The Café Paradiso Cookbook

The Café Paradiso Cookbook

By Denis Cotter

Published 1999

  • About

I’m not being coy here but, honestly, I can’t remember where I first saw the idea of pasta with lemon, a cross-breed of comfort food and refreshment. The combination of vegetables in this version isn’t sacred but I wouldn’t stray far from the essential mix of fresh greens, mild onions and sweet dried tomatoes. Some puy lentils are excellent in it but you would need to be sure you want to add such an earthy element to an otherwise light and heady mix. I’ve given quantities for two people for this dish because of the type of pasta used. While it is as easy to make a cauldron for twelve as a pan for two of pasta, vegetables and oil using dried short pasta pieces like penne or macaroni, the same cannot be said of fresh long ribbons or noodles, especially with a cream sauce. The pasta absorbs all the sauce and becomes flaccid before you can thoroughly stir it in, then it sticks to the pan, then one person gets all the tomatoes while someone else gets soggy pasta and the onions. So, should you never cook fresh pasta for more than two? No, it’s not impossible, but you need a slightly different approach. When the pasta is cooked, drain it and put it straight on to warm plates, share out the sauce over the noodles and combine each portion with a few deft flicks of a pair of tongs or forks.

Ingredients

  • 2 handfuls of fresh spinach
  • ½ lemon, rind and juice
  • 2 cloves garlic, finely chopped
  • 80 mls white wine
  • 1 small leek, thinly sliced in rounds
  • 2 sundried tomatoes (ie 4 halves), thinly sliced
  • 250 g fresh pasta ribbons, tagliatelle, fettuccine, papperdelle etc.
  • 200 mls single cream
  • salt and pepper

Method

DROP THE SPINACH into boiling water, leave it for a minute then plunge it into cold water. Squeeze it to remove most of the water, chop it and set it aside while you get on with the sauce.

Put the lemon, garlic, wine, a half glass of water and the leeks into a small pan, bring to the boil and simmer gently for six to eight minutes, until the leek has softened a little, then add the tomatoes and remove the pan from the heat.

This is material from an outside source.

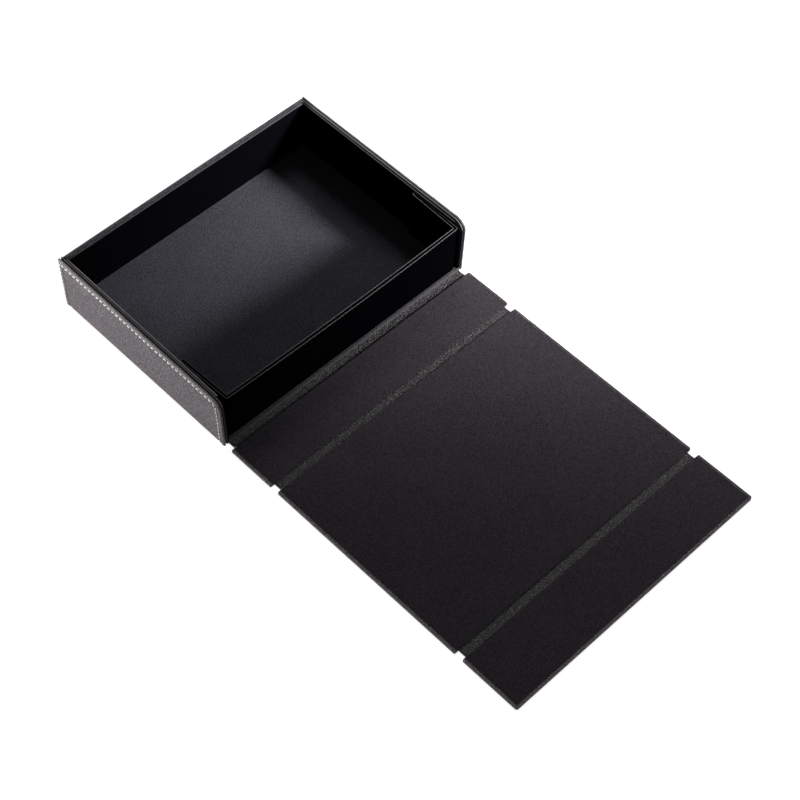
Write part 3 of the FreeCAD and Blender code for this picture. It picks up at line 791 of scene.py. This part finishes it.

Meanwhile, boil enough water to accommodate the pasta comfortably, add a little oil, then slide in the pasta. Cook the pasta at a rolling boil, stir it occasionally and test it often. Fresh pasta can cook in anything from three to eight minutes, and it can go from cooked to flabbily overcooked while you’re trying to remember where you left your wine glass. When it’s as cooked as you like it, drain it and return it to the pan.

Just before you drain the pasta, pour the cream into the sauce, bring it back to the boil and simmer for a minute. It should thicken a little but still be a very thin cream. Add this sauce and the spinach to the pasta pan, season generously, stir to combine everything quickly, then divide the dish between two warmed plates. Serve with some recently grated parmesan or crumbled goat’s cheese; a little fresh parsley, basil or fennel, either in the sauce or scattered over the finished dish, will add an extra dimension.